• _Goal of the exercise_: Repeat exactly, and only, the lines below starting at the line that contains "What FreeCAD Python" and ending at the line that contains "PLATE = 38.1", inclusive of both.
--- START OF Records supplied ---
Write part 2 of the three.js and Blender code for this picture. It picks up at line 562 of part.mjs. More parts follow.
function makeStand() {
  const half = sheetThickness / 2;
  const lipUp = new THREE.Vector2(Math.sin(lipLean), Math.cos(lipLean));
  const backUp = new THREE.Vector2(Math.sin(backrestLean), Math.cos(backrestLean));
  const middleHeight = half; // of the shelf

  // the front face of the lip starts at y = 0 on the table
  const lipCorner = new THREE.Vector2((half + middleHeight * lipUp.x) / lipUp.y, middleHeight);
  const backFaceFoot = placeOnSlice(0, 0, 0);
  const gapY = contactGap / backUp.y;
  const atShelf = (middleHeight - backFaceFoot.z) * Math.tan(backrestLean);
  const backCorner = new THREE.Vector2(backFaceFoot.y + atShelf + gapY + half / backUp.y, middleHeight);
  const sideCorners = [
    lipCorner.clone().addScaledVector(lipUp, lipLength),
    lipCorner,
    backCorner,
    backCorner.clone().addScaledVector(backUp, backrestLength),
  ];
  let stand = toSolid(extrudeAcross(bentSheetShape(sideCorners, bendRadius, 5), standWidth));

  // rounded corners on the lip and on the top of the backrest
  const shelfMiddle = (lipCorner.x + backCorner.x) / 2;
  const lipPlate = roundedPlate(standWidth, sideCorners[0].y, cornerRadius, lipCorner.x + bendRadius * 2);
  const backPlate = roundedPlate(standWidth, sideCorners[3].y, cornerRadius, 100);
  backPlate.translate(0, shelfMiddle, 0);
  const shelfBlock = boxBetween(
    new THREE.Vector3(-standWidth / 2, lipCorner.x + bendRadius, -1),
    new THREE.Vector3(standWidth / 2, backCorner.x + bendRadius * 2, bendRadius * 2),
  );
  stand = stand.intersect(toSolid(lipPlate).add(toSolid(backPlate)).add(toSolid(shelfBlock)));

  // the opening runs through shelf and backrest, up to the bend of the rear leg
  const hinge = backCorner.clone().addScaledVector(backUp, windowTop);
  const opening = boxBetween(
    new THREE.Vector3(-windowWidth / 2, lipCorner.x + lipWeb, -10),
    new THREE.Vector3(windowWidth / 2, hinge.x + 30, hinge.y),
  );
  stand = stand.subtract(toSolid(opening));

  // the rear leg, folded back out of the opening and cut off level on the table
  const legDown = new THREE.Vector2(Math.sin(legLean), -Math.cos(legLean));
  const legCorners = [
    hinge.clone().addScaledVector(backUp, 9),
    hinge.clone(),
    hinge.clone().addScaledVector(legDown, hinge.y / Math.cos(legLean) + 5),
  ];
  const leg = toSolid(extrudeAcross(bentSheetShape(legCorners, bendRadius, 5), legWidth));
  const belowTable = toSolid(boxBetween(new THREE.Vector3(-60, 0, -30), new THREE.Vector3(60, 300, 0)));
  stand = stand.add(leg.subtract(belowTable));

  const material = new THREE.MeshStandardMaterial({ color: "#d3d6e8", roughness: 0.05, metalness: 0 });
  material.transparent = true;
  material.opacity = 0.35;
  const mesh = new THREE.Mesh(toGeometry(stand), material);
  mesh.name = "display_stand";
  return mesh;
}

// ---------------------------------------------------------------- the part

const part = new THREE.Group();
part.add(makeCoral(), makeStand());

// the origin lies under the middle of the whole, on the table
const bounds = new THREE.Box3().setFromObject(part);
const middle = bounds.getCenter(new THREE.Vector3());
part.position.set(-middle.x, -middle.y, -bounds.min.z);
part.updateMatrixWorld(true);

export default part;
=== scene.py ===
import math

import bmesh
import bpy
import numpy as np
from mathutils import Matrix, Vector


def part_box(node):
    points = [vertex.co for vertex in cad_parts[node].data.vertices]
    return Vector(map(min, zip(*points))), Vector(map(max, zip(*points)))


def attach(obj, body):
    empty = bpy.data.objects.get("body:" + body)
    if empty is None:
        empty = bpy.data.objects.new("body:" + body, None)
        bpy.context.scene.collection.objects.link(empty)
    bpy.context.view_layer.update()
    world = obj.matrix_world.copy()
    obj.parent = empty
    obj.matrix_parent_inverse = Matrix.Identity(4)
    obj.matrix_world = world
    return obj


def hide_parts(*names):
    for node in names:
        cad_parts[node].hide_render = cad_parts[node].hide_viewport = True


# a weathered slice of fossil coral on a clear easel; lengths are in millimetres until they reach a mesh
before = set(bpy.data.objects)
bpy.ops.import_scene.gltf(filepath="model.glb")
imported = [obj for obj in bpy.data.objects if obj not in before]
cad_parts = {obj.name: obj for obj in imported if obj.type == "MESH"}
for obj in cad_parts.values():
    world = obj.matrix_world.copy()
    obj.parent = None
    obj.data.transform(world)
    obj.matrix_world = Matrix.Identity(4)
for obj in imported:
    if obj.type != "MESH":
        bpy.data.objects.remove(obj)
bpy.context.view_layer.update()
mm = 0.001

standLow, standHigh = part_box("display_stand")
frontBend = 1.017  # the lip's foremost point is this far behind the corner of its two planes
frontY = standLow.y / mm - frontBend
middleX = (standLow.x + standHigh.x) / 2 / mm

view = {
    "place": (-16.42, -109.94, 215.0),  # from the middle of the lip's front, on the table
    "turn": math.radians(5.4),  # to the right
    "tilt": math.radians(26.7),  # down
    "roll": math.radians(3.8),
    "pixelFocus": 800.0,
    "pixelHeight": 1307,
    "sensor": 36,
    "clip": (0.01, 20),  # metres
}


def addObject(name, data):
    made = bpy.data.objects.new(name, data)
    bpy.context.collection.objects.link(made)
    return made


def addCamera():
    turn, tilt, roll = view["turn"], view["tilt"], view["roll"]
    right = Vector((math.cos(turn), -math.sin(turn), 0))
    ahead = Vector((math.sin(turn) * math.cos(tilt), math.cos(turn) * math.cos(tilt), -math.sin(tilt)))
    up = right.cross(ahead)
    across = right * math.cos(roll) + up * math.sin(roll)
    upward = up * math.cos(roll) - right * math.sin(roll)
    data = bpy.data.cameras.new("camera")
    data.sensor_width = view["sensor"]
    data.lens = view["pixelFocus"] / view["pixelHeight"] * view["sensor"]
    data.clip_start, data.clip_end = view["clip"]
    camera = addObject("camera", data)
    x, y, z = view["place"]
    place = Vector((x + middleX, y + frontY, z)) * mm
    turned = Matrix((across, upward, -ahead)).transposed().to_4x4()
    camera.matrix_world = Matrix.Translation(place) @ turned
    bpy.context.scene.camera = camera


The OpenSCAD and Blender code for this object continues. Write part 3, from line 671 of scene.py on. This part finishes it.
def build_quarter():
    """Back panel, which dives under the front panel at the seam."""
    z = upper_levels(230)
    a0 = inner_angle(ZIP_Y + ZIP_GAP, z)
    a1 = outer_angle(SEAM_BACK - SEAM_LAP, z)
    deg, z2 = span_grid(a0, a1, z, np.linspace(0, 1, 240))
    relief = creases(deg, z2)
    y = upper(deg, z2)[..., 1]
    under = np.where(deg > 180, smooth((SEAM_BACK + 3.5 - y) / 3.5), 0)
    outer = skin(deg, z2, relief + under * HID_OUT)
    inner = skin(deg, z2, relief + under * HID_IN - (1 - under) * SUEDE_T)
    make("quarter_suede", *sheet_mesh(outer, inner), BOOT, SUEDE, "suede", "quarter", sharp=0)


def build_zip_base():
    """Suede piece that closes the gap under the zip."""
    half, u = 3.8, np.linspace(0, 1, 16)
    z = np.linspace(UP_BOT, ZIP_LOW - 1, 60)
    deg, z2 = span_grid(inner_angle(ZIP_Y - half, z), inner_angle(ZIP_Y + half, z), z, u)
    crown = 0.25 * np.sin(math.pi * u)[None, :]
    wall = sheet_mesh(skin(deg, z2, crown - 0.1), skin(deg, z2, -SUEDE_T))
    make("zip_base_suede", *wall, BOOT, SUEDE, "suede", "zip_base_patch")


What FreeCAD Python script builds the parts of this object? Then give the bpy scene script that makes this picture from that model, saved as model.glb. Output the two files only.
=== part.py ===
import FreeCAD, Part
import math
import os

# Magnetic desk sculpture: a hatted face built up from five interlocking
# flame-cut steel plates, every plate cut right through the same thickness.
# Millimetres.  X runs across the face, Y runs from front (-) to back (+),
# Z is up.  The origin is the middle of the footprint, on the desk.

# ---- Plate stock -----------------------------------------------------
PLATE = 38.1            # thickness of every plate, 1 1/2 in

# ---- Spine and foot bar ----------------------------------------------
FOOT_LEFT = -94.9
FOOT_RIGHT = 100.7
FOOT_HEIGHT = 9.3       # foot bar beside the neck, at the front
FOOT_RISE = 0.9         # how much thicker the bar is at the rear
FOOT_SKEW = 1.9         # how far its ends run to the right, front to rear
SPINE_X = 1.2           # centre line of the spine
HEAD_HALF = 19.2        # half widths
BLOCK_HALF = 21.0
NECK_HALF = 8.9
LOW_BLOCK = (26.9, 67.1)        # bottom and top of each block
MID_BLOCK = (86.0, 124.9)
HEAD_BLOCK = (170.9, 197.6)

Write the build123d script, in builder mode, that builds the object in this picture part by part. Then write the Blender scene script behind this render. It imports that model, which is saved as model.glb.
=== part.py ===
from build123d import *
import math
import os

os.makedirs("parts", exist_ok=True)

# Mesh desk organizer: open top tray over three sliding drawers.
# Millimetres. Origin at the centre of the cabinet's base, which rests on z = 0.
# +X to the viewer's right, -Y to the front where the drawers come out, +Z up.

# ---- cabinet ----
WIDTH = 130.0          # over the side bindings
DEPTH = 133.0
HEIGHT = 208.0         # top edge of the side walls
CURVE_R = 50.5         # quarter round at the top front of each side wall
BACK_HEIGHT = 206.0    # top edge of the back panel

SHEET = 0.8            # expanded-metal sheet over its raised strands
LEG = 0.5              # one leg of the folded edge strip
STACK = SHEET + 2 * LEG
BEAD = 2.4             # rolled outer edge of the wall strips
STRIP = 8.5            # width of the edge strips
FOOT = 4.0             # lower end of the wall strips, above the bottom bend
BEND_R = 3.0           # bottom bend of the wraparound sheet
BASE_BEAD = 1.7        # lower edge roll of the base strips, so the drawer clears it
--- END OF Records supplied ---
• _Task result_:
What FreeCAD Python script builds the parts of this object? Then give the bpy scene script that makes this picture from that model, saved as model.glb. Output the two files only.
=== part.py ===
import FreeCAD, Part
import math
import os

# Magnetic desk sculpture: a hatted face built up from five interlocking
# flame-cut steel plates, every plate cut right through the same thickness.
# Millimetres.  X runs across the face, Y runs from front (-) to back (+),
# Z is up.  The origin is the middle of the footprint, on the desk.

# ---- Plate stock -----------------------------------------------------
PLATE = 38.1            # thickness of every plate, 1 1/2 in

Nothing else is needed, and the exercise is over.